The group advocates a new hurricane risk model, created and maintained with state funds, with all formulas open to public scrutiny.

"The FAIR Plan must not be allowed to use a model in support of its rate filing unless that model's underlying data, formulas, and calculations are fully disclosed," says the dissenting report.

Middle Ground

While the report offers long-term solutions to the property insurance dilemma, many Island homeowners are faced with a more immediate concern.

On December 15, the FAIR Plan deductible for wind and hail damage, already increased for many, will be increased for all Island homeowners. The deductible will rise from two to five percent of the home's value.

The median price of a home sold on the Vineyard last year was $695,000. Using that figure as an example, the FAIR Plan will only cover damage in excess of $34,750, the five percent deductible.

Also pending is a FAIR Plan request for a 25-percent increase in premiums, in addition to the 25-percent increase approved and implemented last year. The state attorney general is challenging last year's increase before the state's highest court, requesting instead, a 29-percent decrease in premiums.

The insurance commissioner is expected to rule on this year's request for a rate increase early in 2008.

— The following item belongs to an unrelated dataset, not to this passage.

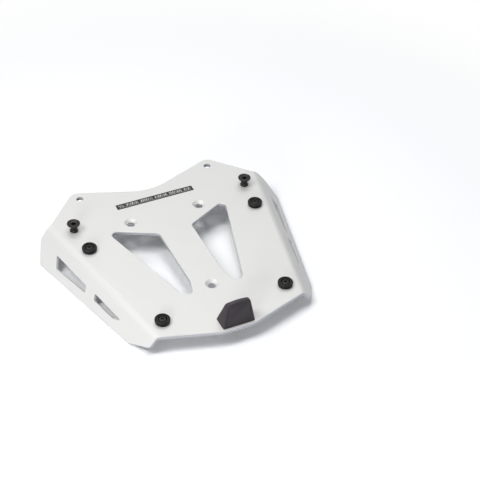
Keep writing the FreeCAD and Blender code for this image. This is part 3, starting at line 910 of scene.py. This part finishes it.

"The commission, they study things, but there's not a lot in here that triggers a reduction to the premium, or the added risk that the citizens are asked to take on," said Paula Aschettino, a Cape Cod-based grass-roots organizer who testified before the insurance commission. "We cannot stop, and won't stop, to look for the proper way to make our rates reasonable. At the moment they are unreasonable and excessive."

"Is there an answer? Yeah, of course," said Mr. Ward. "The answer is probably some place in the middle, which isn't really going to satisfy the folks that feel they're paying too much, and it isn't going to satisfy the insurance people."